Comparing with Scapi. Table 4 shows the timings of our implementation for the random OT protocol, along with the timings of a base-OT implementation presented in [ALSZ13]. The paper presents several base-OT implementations; the one we compare with is Miracl-based with “long-term security” using random oracle (cf. [ALSZ13, Section 6.1]). The implementation uses the NIST K-283 curve and SHA-1 for hashing, and it is not a constant-time implementation. It turns out that our work is an order of magnitude faster for \(m \in \{4,8,\dots ,1024\}\).

Table 3. DH speeds of our work and existing Curve25519 implementations.

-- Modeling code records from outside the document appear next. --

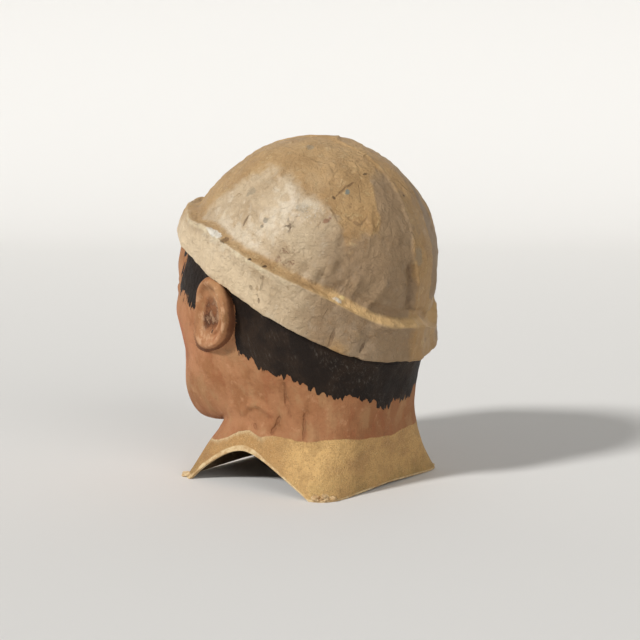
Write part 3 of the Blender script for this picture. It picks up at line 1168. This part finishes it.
# The backdrop
# A pale board that runs away from the camera and curves up into a wall, four metres behind.
camera_azimuth, camera_drop = np.radians(127), np.radians(7.72)
bend = np.radians(np.linspace(0, 90, 25))
bend_radius, bend_start, backdrop_half_width = 1.5, 3, 7
along_board = np.concatenate([[-8], bend_start + bend_radius * np.sin(bend), [bend_start + bend_radius]])
up_board = np.concatenate([[0], bend_radius * (1 - np.cos(bend)), [6]])
away = np.array([-np.sin(camera_azimuth), np.cos(camera_azimuth), 0])
sideways = np.array([away[1], -away[0], 0])
board_edge = along_board[:, None] * away + up_board[:, None] * np.array([0, 0, 1])
half_board = backdrop_half_width * sideways
board_points = np.concatenate([board_edge + half_board, board_edge - half_board])
first = np.arange(len(board_edge) - 1)
strips = np.stack([first, first + 1, first + 1 + len(board_edge), first + len(board_edge)], -1)
floor_mesh = bpy.data.meshes.new("backdrop")
floor_mesh.from_pydata(board_points.tolist(), [], strips.tolist())
floor_mesh.polygons.foreach_set("use_smooth", np.ones(len(strips), bool))
floor = bpy.data.objects.new("backdrop", floor_mesh)
bpy.context.scene.collection.objects.link(floor)
board = bpy.data.materials.new("pale board")
board.use_nodes = True
board.node_tree.nodes["Principled BSDF"].inputs["Base Color"].default_value = linear(226, 224, 220)
board.node_tree.nodes["Principled BSDF"].inputs["Roughness"].default_value = 0.9
floor_mesh.materials.append(board)

surround = bpy.data.worlds.new("studio")
surround.use_nodes = True
surround.node_tree.nodes["Background"].inputs["Color"].default_value = linear(232, 232, 232)
surround.node_tree.nodes["Background"].inputs["Strength"].default_value = 0.26
bpy.context.scene.world = surround
bpy.context.scene.view_settings.view_transform = "Standard"

# The studio light
# A soft key light, high on the mask's left and a little in front of its ears, and a weak one
# from behind it that fills the shade.
for name, way, power, spread in (
    ("key light", (0.78, -0.2, 0.59), 2.6, 0.15),
    ("fill light", (0.35, 0.85, 0.4), 0.9, 0.7),
):
    lamp = bpy.data.lights.new(name, "SUN")
    lamp.energy = power
    lamp.angle = spread
    stand = bpy.data.objects.new(name, lamp)
    bpy.context.scene.collection.objects.link(stand)
    stand.rotation_mode = "QUATERNION"
    stand.rotation_quaternion = Vector(way).to_track_quat("Z", "Y")

# The camera
# Behind the mask on its left, a little above it, with a ninety-millimetre lens.
camera_data = bpy.data.cameras.new("camera")
camera_data.lens = 90
camera_data.sensor_width = 36
camera_data.clip_end = 100
camera = bpy.data.objects.new("camera", camera_data)
bpy.context.scene.collection.objects.link(camera)
camera.location = (1.4906, 1.1578, 0.4374)
towards = Vector((
    -np.sin(camera_azimuth) * np.cos(camera_drop),
    np.cos(camera_azimuth) * np.cos(camera_drop),
    -np.sin(camera_drop),
))
camera.rotation_mode = "QUATERNION"
camera.rotation_quaternion = towards.to_track_quat("-Z", "Y")
bpy.context.scene.camera = camera
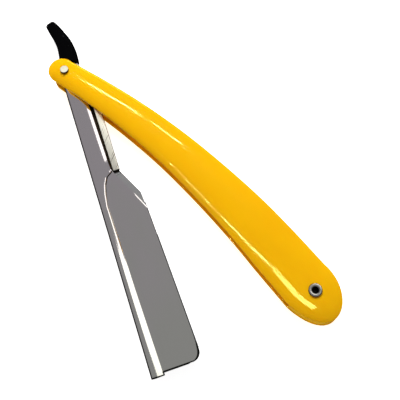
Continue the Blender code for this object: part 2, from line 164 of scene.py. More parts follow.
THUMB_STATIONS = (  # along, across, half width, half height
    (-5.6, 2.05, 3.85, 2.2),
    (-10.4, 2.5, 3.6, 2.2),
    (-15.0, 2.35, 3.2, 2.15),
    (-19.6, 1.3, 2.75, 2.0),
    (-23.6, 0.1, 2.45, 1.85),
    (-26.0, -0.72, 2.03, 1.7),
)

# Half blade
BLADE_LENGTH = 42.8
BLADE_WIDTH = 10.8
BLADE_HALF = 0.05  # half its thickness
BLADE_NOTCH = (3.6, 3.4)  # length and depth of the snapped corner at each end
BLADE_HALF_SLOT = (19.0, 1.6)  # length and depth of the half slot along the snapped side
BLADE_GRIND = 0.55  # width of the ground bevels
BLADE_EXPOSURE = 0.18  # how far the edge stands out of the jaws
BLADE_FROM_TIP = 3.9

# Steps of round and curved shapes, and the angles above which edges are sharp
CIRCLE_STEPS = 64
TURN_STEPS = 72
OUTLINE_STEPS = (120, 36)  # along the handle, and round half its head
SHARP = 38
SHARP_MOULDED = 50
SHARP_BAR = 30
SHARP_CAP = 55


# ---------------------------------------------------------------- node helpers


class Nodes:
    """A material's node tree, with short calls for the nodes that every material here uses."""

    def __init__(self, name):
        self.material = bpy.data.materials.new(name)
        self.material.use_nodes = True
        self.tree = self.material.node_tree
        self.shader = self.tree.nodes["Principled BSDF"]
        self.coords = self.tree.nodes.new("ShaderNodeTexCoord")

    def add(self, kind, **settings):
        node = self.tree.nodes.new(kind)
        for key, value in settings.items():
            setattr(node, key, value)
        return node

    def link(self, source, target):
        self.tree.links.new(source, target)

    def place(self, scale, turn=0.0):
        """Object coordinates, turned about Z and then stretched."""
        mapping = self.add("ShaderNodeMapping", vector_type="TEXTURE")
        mapping.inputs["Rotation"].default_value = (0, 0, turn)
        mapping.inputs["Scale"].default_value = scale
        self.link(self.coords.outputs["Object"], mapping.inputs["Vector"])
        return mapping.outputs["Vector"]

    def noise(self, size, turn=0.0, detail=4.0, roughness=0.55):
        """Noise whose grain measures size (x, y, z), in metres."""
        node = self.add("ShaderNodeTexNoise")
        node.inputs["Scale"].default_value = 1.0
        node.inputs["Detail"].default_value = detail
        node.inputs["Roughness"].default_value = roughness
        self.link(self.place(size, turn), node.inputs["Vector"])
        return node.outputs["Fac"]

    def ramp(self, value, stops):
        """A colour ramp from (position, colour or grey) stops."""
        node = self.add("ShaderNodeValToRGB")
        elements = node.color_ramp.elements
        while len(elements) < len(stops):
            elements.new(0.5)
        for element, (position, colour) in zip(elements, stops):
            element.position = position
            element.color = (*colour, 1) if isinstance(colour, tuple) else (colour, colour, colour, 1)
        self.link(value, node.inputs["Fac"])
        return node.outputs["Color"]

    def math(self, operation, first, second=0.0):
        node = self.add("ShaderNodeMath", operation=operation)
        for socket, value in zip(node.inputs, (first, second)):
            if isinstance(value, (int, float)):
                socket.default_value = value
            else:
                self.link(value, socket)
        return node.outputs["Value"]

    def mix(self, factor, first, second):
        node = self.add("ShaderNodeMix", data_type="RGBA")
        for socket, value in ((node.inputs[0], factor), (node.inputs[6], first), (node.inputs[7], second)):
            if isinstance(value, tuple):
                socket.default_value = (*value, 1)
            else:
                self.link(value, socket)
        return node.outputs[2]

    def bump(self, height, strength, distance, normal=None):
        node = self.add("ShaderNodeBump")
        node.inputs["Strength"].default_value = strength
        node.inputs["Distance"].default_value = distance
        self.link(height, node.inputs["Height"])
        if normal is not None:
            self.link(normal, node.inputs["Normal"])
        return node.outputs["Normal"]

    def into(self, name, value):
        socket = self.shader.inputs[name]
        if isinstance(value, (int, float, tuple)):
            socket.default_value = value
        else:
            self.link(value, socket)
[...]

Table 4. Timings for per OT in kilocycles. Multiplying the number of kilocycles by 0.5 one can obtain the running time (in \(\mu s\)) on our test architecture.

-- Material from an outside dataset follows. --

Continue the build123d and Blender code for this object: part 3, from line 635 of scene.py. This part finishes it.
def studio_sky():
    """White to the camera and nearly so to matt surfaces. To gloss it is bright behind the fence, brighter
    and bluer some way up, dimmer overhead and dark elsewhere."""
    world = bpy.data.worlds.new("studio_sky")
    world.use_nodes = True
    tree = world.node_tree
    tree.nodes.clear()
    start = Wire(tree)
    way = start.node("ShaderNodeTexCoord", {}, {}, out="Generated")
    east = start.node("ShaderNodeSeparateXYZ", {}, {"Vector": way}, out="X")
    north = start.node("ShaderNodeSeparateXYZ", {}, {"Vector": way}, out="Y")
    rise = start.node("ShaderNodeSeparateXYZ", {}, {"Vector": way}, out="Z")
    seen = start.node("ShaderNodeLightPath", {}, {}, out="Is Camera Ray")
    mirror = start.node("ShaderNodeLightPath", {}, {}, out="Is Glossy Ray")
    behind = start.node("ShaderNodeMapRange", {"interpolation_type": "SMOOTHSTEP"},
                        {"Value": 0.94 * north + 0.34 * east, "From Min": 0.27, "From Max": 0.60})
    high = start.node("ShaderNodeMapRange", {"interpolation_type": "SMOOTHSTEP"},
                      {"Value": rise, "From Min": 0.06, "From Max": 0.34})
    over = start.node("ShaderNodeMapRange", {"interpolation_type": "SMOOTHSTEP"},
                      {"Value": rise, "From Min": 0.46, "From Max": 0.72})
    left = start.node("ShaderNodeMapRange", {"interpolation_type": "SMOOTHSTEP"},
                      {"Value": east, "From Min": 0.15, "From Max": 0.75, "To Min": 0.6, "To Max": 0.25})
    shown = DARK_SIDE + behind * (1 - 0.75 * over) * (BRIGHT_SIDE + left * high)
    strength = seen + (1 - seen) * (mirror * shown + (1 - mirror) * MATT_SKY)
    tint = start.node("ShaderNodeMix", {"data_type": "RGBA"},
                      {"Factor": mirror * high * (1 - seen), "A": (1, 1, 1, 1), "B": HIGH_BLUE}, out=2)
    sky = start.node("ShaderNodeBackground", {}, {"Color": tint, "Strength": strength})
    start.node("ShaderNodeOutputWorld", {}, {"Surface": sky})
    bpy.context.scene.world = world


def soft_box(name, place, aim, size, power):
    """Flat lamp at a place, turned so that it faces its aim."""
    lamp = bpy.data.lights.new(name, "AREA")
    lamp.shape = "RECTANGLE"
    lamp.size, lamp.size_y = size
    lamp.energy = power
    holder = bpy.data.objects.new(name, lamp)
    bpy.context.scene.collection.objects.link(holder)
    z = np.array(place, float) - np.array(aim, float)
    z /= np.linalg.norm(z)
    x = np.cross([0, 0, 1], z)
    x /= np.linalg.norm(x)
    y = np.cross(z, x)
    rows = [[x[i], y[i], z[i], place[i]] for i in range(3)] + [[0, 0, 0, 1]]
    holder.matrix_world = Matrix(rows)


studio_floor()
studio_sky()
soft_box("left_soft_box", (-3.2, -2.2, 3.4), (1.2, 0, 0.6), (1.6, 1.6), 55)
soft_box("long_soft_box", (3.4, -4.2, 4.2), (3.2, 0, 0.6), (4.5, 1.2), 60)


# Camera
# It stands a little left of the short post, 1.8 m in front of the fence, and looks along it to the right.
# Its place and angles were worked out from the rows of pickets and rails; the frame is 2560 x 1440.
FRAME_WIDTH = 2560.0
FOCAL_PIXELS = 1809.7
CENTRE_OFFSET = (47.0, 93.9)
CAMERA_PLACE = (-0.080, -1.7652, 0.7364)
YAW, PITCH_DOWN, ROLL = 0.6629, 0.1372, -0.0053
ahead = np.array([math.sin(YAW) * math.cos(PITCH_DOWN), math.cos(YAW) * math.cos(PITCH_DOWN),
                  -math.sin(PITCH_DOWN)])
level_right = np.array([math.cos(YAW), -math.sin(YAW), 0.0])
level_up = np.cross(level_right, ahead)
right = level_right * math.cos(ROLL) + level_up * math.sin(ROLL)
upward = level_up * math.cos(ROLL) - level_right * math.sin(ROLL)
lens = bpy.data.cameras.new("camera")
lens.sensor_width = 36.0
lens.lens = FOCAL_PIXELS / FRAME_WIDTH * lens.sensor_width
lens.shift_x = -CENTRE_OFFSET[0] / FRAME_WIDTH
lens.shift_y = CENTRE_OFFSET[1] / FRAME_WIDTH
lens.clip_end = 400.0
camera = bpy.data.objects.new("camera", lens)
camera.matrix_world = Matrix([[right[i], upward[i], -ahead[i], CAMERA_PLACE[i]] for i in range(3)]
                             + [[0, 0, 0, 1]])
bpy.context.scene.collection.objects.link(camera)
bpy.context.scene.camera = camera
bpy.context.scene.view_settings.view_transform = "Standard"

Memory Consumption. Our code for public-key generation uses a 284-KB table. For shared-secret computation the table size is 12 KB. For OTs, \(\mathcal {S}\) uses a 12-KB table, while \(\mathcal {R}\) is allowed to use a table of size up to 1344 KB which depends on the parameters given. The current code provides 4 copies of the precomputed points, one for each of the 4 scalar multiplcations, so it is possible to reduce the table sizes by a factor of 4 by broadcasting the precomputed points. Another reason that we have large tables is because of the representation for field elements: each limbs takes 8 bytes, so each field element already takes \(12 \cdot 8 = 96\) bytes. The window sizes we use are the same as [BDL+11]. See [BDL+11] for issues related to table sizes.